The field of transcriptomics uses and measures mRNA as a proxy of gene expression. There are currently two major platforms in use for quantifying mRNA, microarray and RNA-Seq. Many comparative studies have shown that their results are not always consistent. In this study University of Amsterdam researchers aim to find a robust method to increase comparability of both platforms enabling data analysis of merged data from both platforms. They transformed high dimensional transcriptomics data from two different platforms into a lower dimensional, and biologically relevant dataset by calculating enrichment scores based on gene set collections for all samples. The researchers compared the similarity between data from both platforms based on the raw data and on the enrichment scores. They show that the performed data transforms the data in a biologically relevant way and filters out noise which leads to increased platform concordance. They validate the procedure using predictive models built with microarray based enrichment scores to predict subtypes of breast cancer using enrichment scores based on sequenced data. Although microarray and RNA-Seq expression levels might appear different, transforming them into biologically relevant gene set enrichment scores significantly increases their correlation, which is a step forward in data integration of the two platforms.
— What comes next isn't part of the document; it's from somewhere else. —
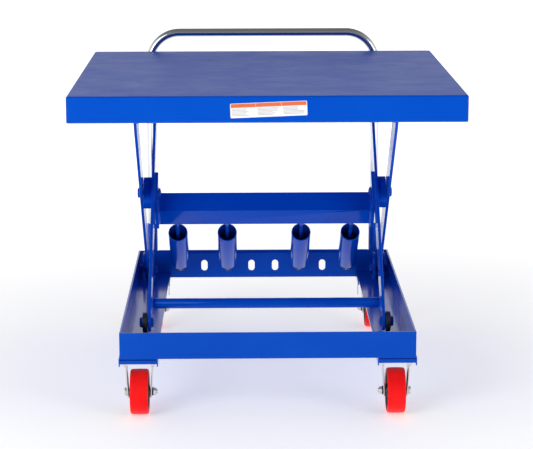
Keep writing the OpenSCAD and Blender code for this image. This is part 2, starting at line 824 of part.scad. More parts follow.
side_rail_left();
side_rail_right();
front_panel();
rear_panel();
pivot_clevises();
base_pivot_pins();
caster_pads();
handle_sockets();
handle();
handle_bolts();
slot_hooks();
front_forks();
front_axles();
caster_bolts();
swivel_plates();
wheel_core_fl();
wheel_core_fr();
wheel_core_rl();
wheel_core_rr();
tread_fl();
tread_fr();
tread_rl();
tread_rr();
swivel_fork_left();
swivel_fork_right();
rear_axle_left();
rear_axle_right();
brake_pedal_left();
brake_pedal_right();
outer_arm_left();
outer_arm_right();
outer_tie_bar();
top_roller_bolts();
top_roller_left();
top_roller_right();
inner_arm_left();
inner_arm_right();
cross_tube();
lever_plates();
spring_beam();
pivot_spacers();
centre_bolts();
bottom_roller_bolts();
bottom_roller_left();
bottom_roller_right();
rod_pins();
spring_tube_1();
spring_tube_2();
spring_tube_3();
spring_tube_4();
draw_rods();
coil_springs();
deck();
roller_rails();
deck_stiffeners();
platform_clevises();
platform_pivot_pins();
decal_plate();
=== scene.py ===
"""Looks of the spring-loaded scissor table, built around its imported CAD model.

Metres, in the CAD frame: the origin is on the floor under the middle of the table,
+X to the right, +Y towards the handle, +Z up. The table stands fully raised.
"""
import json
import math
import random
from collections import namedtuple

import bmesh
import bpy
from mathutils import Matrix, Vector, noise


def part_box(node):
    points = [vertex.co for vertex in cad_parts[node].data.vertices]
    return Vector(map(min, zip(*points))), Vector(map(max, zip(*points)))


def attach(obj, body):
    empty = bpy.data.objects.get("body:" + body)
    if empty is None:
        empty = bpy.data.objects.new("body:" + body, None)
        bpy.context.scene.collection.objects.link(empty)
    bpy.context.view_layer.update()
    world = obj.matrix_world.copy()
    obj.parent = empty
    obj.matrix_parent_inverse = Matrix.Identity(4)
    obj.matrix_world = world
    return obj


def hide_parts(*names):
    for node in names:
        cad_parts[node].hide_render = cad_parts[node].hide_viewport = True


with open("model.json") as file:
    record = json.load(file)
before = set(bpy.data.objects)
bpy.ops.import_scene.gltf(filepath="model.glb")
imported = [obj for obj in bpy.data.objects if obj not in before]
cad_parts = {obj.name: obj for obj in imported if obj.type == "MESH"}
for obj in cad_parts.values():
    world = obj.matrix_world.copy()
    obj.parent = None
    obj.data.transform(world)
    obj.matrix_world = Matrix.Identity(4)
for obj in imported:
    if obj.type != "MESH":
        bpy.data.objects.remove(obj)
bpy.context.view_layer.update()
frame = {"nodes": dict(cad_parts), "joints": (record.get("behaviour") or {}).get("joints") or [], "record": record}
NODES = frame["nodes"]
JOINTS = {joint["name"]: joint for joint in frame["joints"]}
MM = 0.001
X_AXIS, Y_AXIS, Z_AXIS = Vector((1, 0, 0)), Vector((0, 1, 0)), Vector((0, 0, 1))
SIDES = (-1, 1)
TAGGED = ((-1, "left"), (1, "right"))
POLE = 1e-7  # stands for a radius of 0, so that a ring keeps all its points
BASE_SHEET, LEVER_T, EAR_REACH = 5 * MM, 10 * MM, 14 * MM
Box = namedtuple("Box", "low high mid half")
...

The gene set collections were shown to contain biologically relevant gene sets. More in-depth investigation on the effect of the composition, size, and number of gene sets that are used for the transformation is suggested for future research.
Demonstration of the enrichment score calculation with a simulated dataset
Top: sorted expression levels of 250 genes in which coloring represents gene set membership. Middle: Left, the calculated PH values for each gene set. Right, the PNH values for each gene set. Bottom: The resulting enrichment scores for each of the three gene sets.